一定期間の返済額だけ確定できます。固定金利期間終了後は、変動金利型か固定金利選択型の再設定となり、金利が上昇した場合返済額も増加します。特約期間中は金利の影響は受けませんが、特約期間終了後に「優遇金利の終了」+「金利の上昇」の2つの影響を受ける可能性や、変動金利型のように125%ルールがない為、月々の返済額が大幅に増える可能性があります。

③ 全期間固定金利型長期金利に連動

借入申込時又は契約時に全返済期間の適用金利が決まり、全期間の返済額を確定できます。借入期間中、金利上昇の影響は受けることがなく、長期にわたるライフプランがたてやすいのがメリットです。

ただし、変動金利型に比べ金利が高い為、月々の返済額の負担が大きいのが難点です。収入とのバランスをみて判断しましょう。

「未払利息」の仕組み

5年間は返済額は変わりませんが、その間に急激な金利上昇が起きて、半年ごとの金利見直しで適用金利が引き上げられると、利息額が返済額よりも多くなってしまう可能性があります。この返済額を上回った部分の金額が一般的に「未払利息」と呼ばれます。未払利息に対して更に延滞利息がかかることはありませんが、通常返済と別に支払わない限り、返済終了時まで蓄積され、通常返済が終わっても、未払利息分のローンが残る可能性があります。

家計に余裕がない家庭ほど、月々の返済額がより少ない変動金利型を選びたくなりますが、わずかな金利上昇でも毎月のやり繰りの中では、負担が大きく感じます。

住宅ローンの返済額の変化が、家族のライフイベントの中で、出産・子育てなどお金がかかる時期に、大きく影響しないように借入額や返済方法を検討したほうが良いでしょう。

夫婦共働きでダブルローンが増えていますが、収入が減る場合・働けないリスクを考慮し、余裕を持った借入額にしておくことも大事です。

3 金利上昇のシミュレーション

4 対応策 ①繰上返済

ボーナス返済がある場合は、ボーナス返済分、固定金利と変動金利を組み合わせたミックスローンの場合は、変動金利分を優先しましょう。金利が上昇するタイミングで繰上返済をすると効果的です。

◇ 返済額軽減型

返済期間を変えずに毎月返済額を軽減できる。金利が上昇するタイミングで実行すると、金利上昇分の返済額を軽減できる可能性あり。

◇ 期間短縮型

毎月返済額を変えずに、繰上返済した元本に相当する期間だけ、返済期間が短縮される。

◆ ここに注意!

期間短縮型で繰上返済後に借り換えをする場合、元のローンの残存期間を超えてローンを組む事はできない為、年収条件が厳しくなったり、毎月返済額が多くなる場合があります。
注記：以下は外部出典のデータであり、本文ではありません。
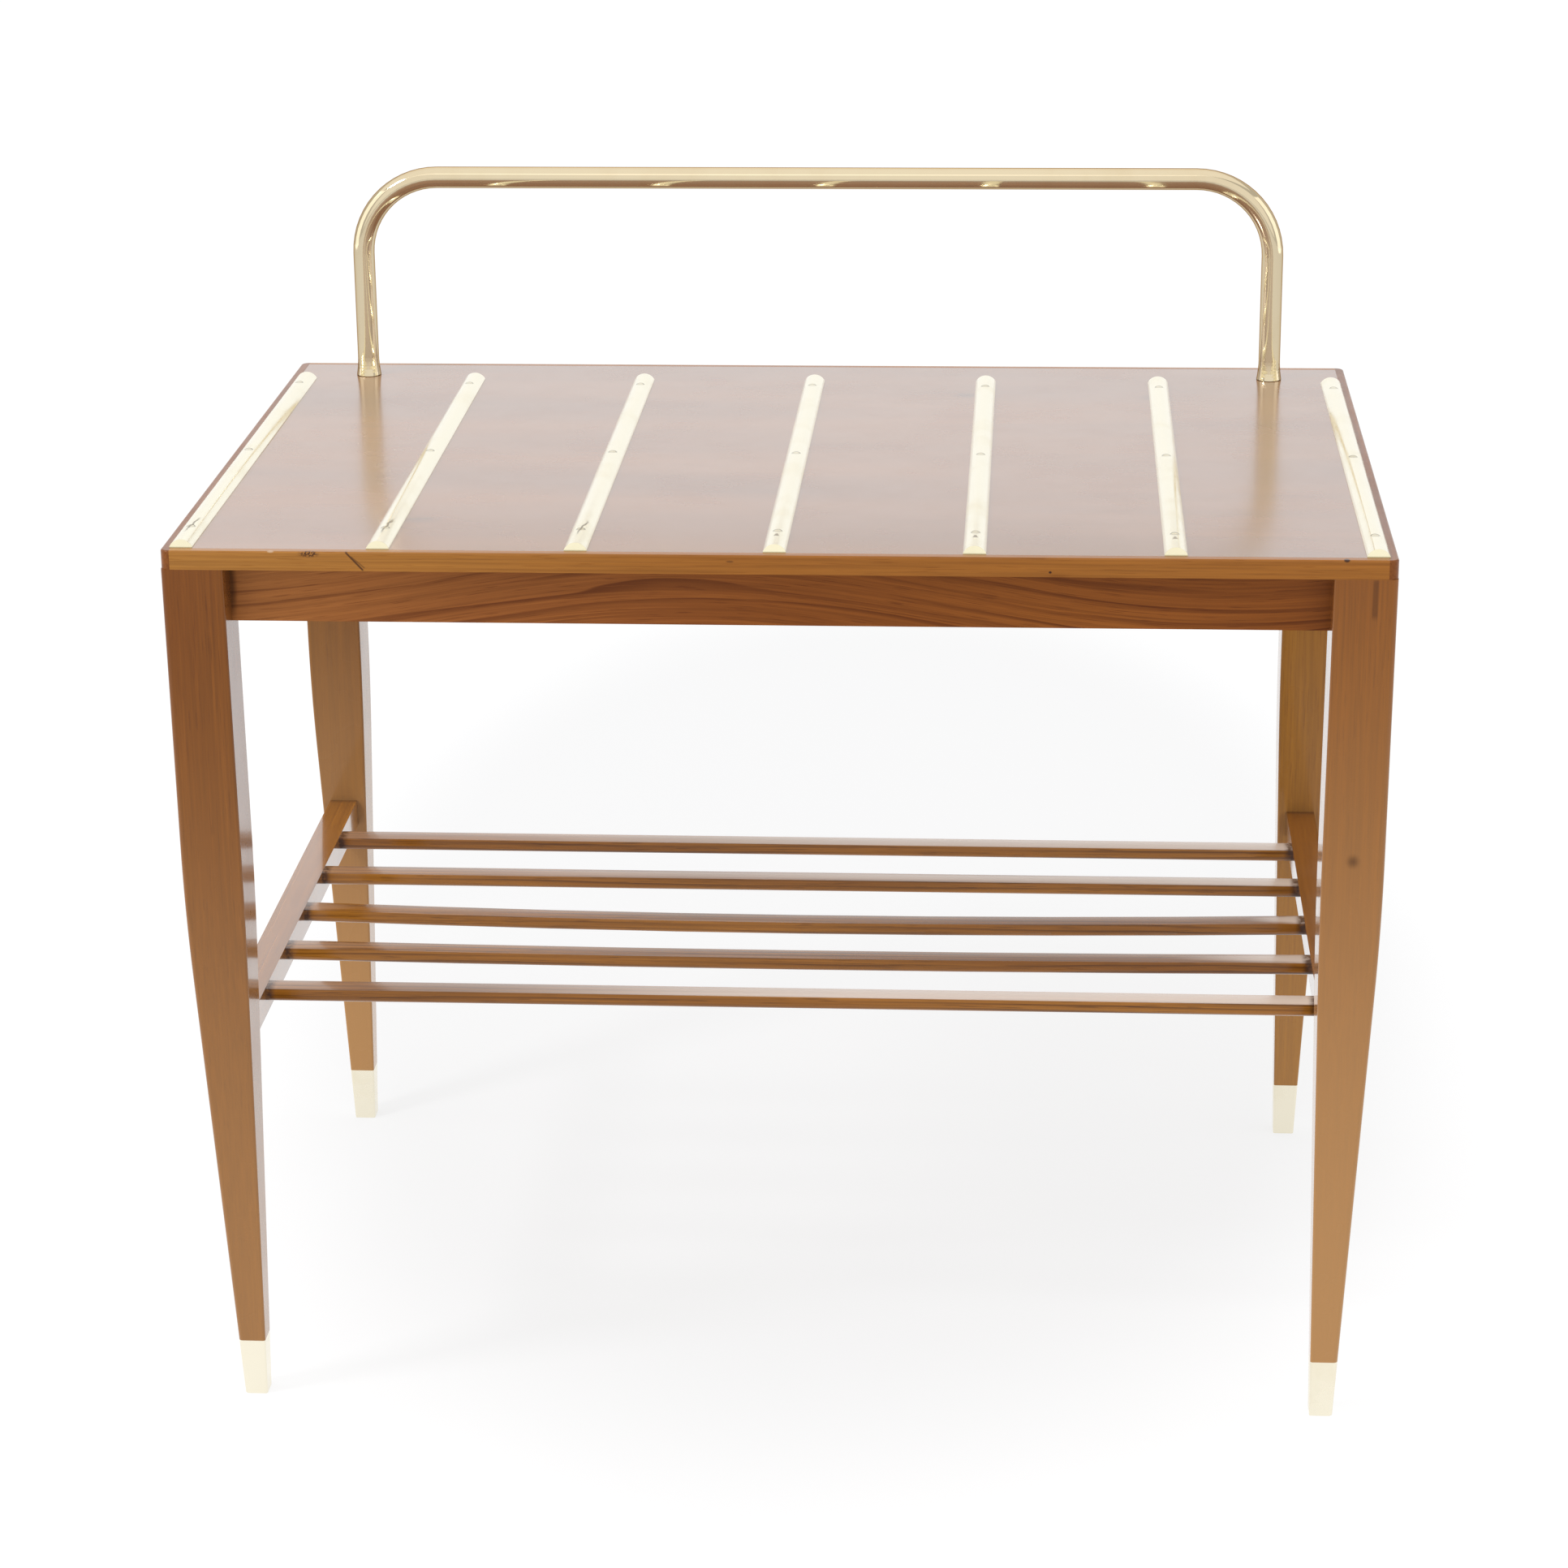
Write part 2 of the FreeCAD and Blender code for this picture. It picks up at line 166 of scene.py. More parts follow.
def bump(tree, shader, height, strength, distance):
    n = node(tree, "ShaderNodeBump")
    n.inputs["Strength"].default_value = strength
    n.inputs["Distance"].default_value = distance
    tree.links.new(height, n.inputs["Height"])
    tree.links.new(n.outputs["Normal"], shader.inputs["Normal"])


def spot(tree, centre, size, edge=0.5):
    # soft-edged blot: 1 inside, 0 outside
    x, y, z = split(tree, objectPlace(tree))
    gaps = []
    for value, middle, reach in zip((x, y, z), centre, size):
        gaps.append(times(tree, maths(tree, "SUBTRACT", value, middle), 1 / reach))
    n = node(tree, "ShaderNodeVectorMath", operation="LENGTH")
    tree.links.new(join(tree, *gaps), n.inputs[0])
    return spread(tree, n.outputs["Value"], edge, 1.0, 1.0, 0.0)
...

また、住宅ローン控除が適用できなくなる場合があります。

対応策 ②借り換え

借入期間が長い、これから教育費など家計の支出が増えていく見込み、家計に余裕がなく積立できない場合などは、固定金利への借り換えを検討しましょう。

変動からの借り換えでは、

① 月々の返済額が増える
② 新規ローン契約の為、諸費用(事務手数料、登記費用、司法書士費用など)が20万円程度かかる
③ 金融機関によっては保証料が必要となる(借入1,000万円返済期間20年で15万円程度)
④ 申請から手続きまで1カ月程度かかる

などデメリットもありますが、金利の影響を受けず返済額がずっと固定できるのは家計管理の点からも「安心」です。

まとめ

以前に比べ不動産価格が上昇しています。資産価値の高い物件は、海外からの投資もあり値崩れする事は少ないですが、それ以外の住宅に関しては、供給過多や空き家問題などから、数年後に大きく値下がりする可能性があります。金利上昇に備えて差額分をしっかり積み立てておくことができるか、家計に余裕がないのであれば、固定型で返済できる範囲の借り入れにとどめ、物件自体を見直した方が良いかもしれません。まだ低金利が続く間に、ライフプランと併せてしっかりとシミュレーションをしておきましょう。